Ten years ago, to this day, much to the consternation and befuddlement of some of my friends and well-wishers, I chose to pursue my MD training in Preventive and Social Medicine, ahead of more conventional career pathways in surgery, anesthesia, or other clinical subjects. Since then, I have wondered many times, what the counterfactual would look like… but, on reflecting on my eclectic, meandering pathways over the years, I cannot say I have too many regrets with the road I chose to traverse. After all, I have always been a bit of a gadfly, so why be anything else when it came to choosing career trajectories?
Looking back, there are so many things in life that have been linked to this career decision, that I am eternally grateful for. Prime amongst them has been the privilege to meet my significant other, with whom I would have never connected had it not been for my career choice. There are so many friendships and associations that would not have blossomed but for this career decision. I seriously doubt if I would have been able to train at the world’s premier institute had it not been for this career choice. I would not have been able to indulge the inner infectious diseases nerd in me, work in close approximation with the highest levels of policymaking in the nation, work on research projects that changed policies, and learn a million and one lessons about life, the world, and the universe.

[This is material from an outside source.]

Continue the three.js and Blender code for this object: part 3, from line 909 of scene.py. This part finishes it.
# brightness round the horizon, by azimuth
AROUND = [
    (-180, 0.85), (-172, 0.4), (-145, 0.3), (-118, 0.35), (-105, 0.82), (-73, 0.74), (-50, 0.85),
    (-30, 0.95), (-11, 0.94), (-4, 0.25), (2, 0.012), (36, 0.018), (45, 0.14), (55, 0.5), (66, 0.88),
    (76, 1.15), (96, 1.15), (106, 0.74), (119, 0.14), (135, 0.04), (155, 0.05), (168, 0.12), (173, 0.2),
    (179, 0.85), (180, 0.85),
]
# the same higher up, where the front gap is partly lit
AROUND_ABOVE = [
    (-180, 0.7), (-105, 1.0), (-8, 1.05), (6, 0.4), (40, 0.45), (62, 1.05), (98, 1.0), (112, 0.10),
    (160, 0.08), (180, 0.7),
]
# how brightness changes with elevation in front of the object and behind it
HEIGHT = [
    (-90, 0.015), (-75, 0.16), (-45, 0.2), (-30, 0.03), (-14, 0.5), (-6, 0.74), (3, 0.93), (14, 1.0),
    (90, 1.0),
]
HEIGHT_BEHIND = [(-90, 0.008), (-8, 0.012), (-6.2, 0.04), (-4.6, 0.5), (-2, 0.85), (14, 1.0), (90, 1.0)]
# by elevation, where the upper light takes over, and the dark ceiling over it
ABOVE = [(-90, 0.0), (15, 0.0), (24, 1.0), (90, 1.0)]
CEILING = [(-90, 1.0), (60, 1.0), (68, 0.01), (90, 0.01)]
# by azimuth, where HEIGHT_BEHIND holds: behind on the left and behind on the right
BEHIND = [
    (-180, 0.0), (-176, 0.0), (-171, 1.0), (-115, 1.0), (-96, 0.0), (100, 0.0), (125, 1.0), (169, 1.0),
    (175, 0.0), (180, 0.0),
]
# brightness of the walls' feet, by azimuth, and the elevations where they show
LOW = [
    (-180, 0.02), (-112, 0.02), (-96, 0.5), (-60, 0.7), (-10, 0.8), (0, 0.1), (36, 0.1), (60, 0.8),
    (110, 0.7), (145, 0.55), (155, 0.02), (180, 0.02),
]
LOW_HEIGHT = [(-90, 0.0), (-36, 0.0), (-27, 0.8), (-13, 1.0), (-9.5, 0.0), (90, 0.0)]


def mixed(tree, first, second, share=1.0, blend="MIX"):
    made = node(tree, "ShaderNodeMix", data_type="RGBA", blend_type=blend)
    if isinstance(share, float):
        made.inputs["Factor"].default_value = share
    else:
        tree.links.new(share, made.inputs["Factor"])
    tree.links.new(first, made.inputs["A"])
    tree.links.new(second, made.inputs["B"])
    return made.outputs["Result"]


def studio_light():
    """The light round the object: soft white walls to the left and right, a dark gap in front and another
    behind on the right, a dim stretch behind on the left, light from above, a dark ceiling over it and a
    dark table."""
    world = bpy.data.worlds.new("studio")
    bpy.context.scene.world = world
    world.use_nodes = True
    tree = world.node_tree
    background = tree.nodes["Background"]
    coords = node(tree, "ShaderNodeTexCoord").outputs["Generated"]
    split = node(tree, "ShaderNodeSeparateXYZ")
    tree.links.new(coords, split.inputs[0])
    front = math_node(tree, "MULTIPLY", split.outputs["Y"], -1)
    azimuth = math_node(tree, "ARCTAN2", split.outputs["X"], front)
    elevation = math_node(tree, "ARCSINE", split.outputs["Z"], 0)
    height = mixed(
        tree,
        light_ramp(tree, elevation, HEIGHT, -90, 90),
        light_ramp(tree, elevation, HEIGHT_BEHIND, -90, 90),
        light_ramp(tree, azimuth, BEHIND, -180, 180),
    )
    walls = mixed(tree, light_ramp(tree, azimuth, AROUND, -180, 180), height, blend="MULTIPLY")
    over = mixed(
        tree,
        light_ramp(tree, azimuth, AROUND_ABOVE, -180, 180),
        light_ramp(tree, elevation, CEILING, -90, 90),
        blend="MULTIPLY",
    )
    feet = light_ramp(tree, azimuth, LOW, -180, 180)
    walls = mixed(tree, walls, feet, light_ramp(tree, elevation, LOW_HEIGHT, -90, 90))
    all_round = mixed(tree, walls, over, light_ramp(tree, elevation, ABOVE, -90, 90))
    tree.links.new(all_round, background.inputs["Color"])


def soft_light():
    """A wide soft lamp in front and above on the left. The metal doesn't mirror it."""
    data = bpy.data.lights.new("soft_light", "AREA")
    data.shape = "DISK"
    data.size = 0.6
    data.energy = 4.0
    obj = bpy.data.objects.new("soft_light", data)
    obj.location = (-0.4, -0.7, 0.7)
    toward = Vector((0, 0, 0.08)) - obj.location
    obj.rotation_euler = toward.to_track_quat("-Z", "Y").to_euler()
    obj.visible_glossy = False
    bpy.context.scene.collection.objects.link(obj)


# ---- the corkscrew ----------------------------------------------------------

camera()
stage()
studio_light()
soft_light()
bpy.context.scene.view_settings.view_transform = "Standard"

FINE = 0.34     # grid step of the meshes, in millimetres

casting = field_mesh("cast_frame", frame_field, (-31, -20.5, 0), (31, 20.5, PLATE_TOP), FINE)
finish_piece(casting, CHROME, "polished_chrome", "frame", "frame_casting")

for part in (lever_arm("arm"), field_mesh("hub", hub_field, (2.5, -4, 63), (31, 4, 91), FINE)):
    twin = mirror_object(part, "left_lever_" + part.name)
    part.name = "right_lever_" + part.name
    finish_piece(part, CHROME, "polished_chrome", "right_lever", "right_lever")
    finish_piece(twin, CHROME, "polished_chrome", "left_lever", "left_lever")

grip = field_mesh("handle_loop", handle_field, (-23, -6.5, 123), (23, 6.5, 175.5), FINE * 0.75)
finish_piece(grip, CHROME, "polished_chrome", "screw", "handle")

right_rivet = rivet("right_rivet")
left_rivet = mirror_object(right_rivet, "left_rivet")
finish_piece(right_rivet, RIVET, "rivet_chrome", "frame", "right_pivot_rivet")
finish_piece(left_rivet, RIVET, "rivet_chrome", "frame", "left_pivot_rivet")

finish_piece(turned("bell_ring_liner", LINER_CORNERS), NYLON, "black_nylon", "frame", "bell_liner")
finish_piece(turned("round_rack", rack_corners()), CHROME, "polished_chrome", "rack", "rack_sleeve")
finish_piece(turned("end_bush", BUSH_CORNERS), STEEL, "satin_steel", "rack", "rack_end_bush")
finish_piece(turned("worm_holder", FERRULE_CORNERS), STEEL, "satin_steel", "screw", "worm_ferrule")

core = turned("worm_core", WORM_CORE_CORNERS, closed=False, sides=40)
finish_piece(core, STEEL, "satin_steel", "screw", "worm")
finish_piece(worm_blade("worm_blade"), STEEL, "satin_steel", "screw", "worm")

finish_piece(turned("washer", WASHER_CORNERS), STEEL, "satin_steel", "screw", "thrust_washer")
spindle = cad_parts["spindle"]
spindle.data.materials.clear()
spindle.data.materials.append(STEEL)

Sometimes, I indulge in wondering what I would tell my ten-year younger self, were I to talk to him today. And then I wonder, given how hard-headed I am, would I have listened to the (surely) cynical advice grizzled old me would be giving out? I would have perhaps used some of the time I whiled away a little better. Invested in learning some of the core skills areas that I am still struggling with. Played the “game” a little more carefully, taking care to be a little less cavalier about ticking people off (or not!). I am immensely grateful to be standing where I am today, and I realize that this is a sum total of all the decisions I made, all the right choices, the wrong choices, the choices never made, and the choices that were ignored. Each and every one of these steps has taken me towards becoming the person and professional that I am today. I cannot say that I am all the more enriched for it.

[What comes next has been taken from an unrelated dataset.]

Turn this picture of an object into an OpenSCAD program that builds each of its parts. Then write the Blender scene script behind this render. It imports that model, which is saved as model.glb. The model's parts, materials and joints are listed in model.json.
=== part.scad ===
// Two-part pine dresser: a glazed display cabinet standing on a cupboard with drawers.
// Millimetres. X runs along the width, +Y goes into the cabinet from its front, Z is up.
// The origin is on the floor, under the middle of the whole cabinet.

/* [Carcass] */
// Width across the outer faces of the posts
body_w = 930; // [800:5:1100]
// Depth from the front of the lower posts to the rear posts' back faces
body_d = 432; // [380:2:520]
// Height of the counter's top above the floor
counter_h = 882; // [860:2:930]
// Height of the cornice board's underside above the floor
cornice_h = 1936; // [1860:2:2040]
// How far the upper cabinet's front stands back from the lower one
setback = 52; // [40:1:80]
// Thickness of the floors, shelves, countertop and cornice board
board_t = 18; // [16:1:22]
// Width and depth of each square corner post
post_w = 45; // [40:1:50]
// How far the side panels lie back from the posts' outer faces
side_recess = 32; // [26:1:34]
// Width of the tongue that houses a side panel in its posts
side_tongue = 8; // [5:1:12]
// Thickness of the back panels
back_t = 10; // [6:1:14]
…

Knowing what I do about the futility of a large proportion of my MD training, I sometimes debate if I still would make the same career choice were I to go back in time and redo this decision. Given how public health and clinical medicine are divergent career choices, it is entirely possible that had I chosen a different career pathway, I would not have arrived at this junction today. Also, given that public health skills are not the forte of Preventive and Social Medicine graduates only, it is also possible that I could have retrained myself, and found a very different niche in this professional space.

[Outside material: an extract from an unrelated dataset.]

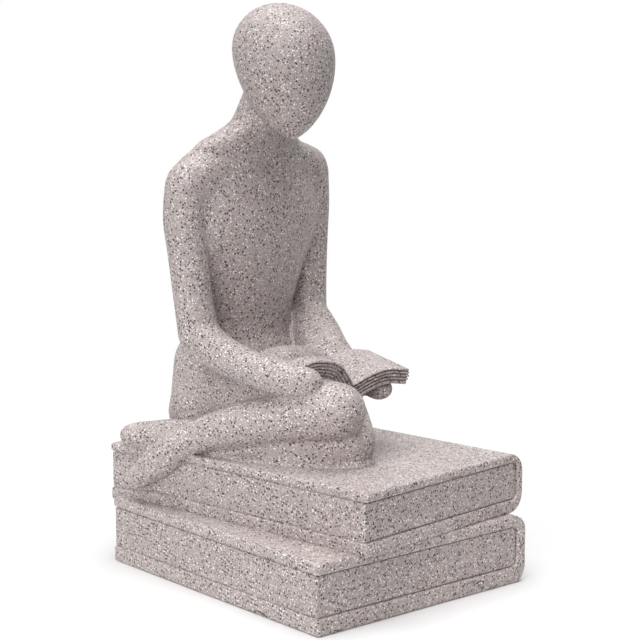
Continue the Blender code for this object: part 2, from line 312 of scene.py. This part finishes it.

Given my personal, political, moral, and policy convictions, one thing that is clear to me is that, whatever career pathway I had chosen ten years ago, I would have ended up doing public health work in some shape, form or fashion. I have always been convinced of the power of preventive care over curative care, comprehensive primary health approaches over tertiary centers of excellence, and the need to address population health needs to ameliorate the health conundrums facing the nation.
One thing that I look back and identify, almost always, is the serious lack of role models most MD graduates in Preventive and Social Medicine experience. I was in a uniquely empowered position, and went to a training program with multiple incredible individuals, both in the personal and professional spaces. When I look around, however, I see most PSM MD graduates are far from being that fortunate. This drove me to start writing the Careers in PSM series on this blog, and eventually, led me to consider the idea of consolidating these experiences and anecdotes about public health careers to enable and empower the next generation of public health students. With that in mind, I decided to work with a friend to launch a website dedicated to providing not just MD students, but a broader swathe of students, both from medical and non-medical backgrounds, with real life evidence and role models to emulate and build their public health careers. This is still a very nascent idea and I am still working the rough edges out, but I hope that within the next month or so, I shall be able to announce the launch of this website.
The last decade has seen me take a long and tortuous road in my career pathway. From being a somewhat lost MD student, to being a somewhat lost PhD student, somehow ten years slipped by. And you know what, despite everything I feel on the rare “off” day, I would not have it any other way. “The record shows, I took the blows,/ And did it my way.”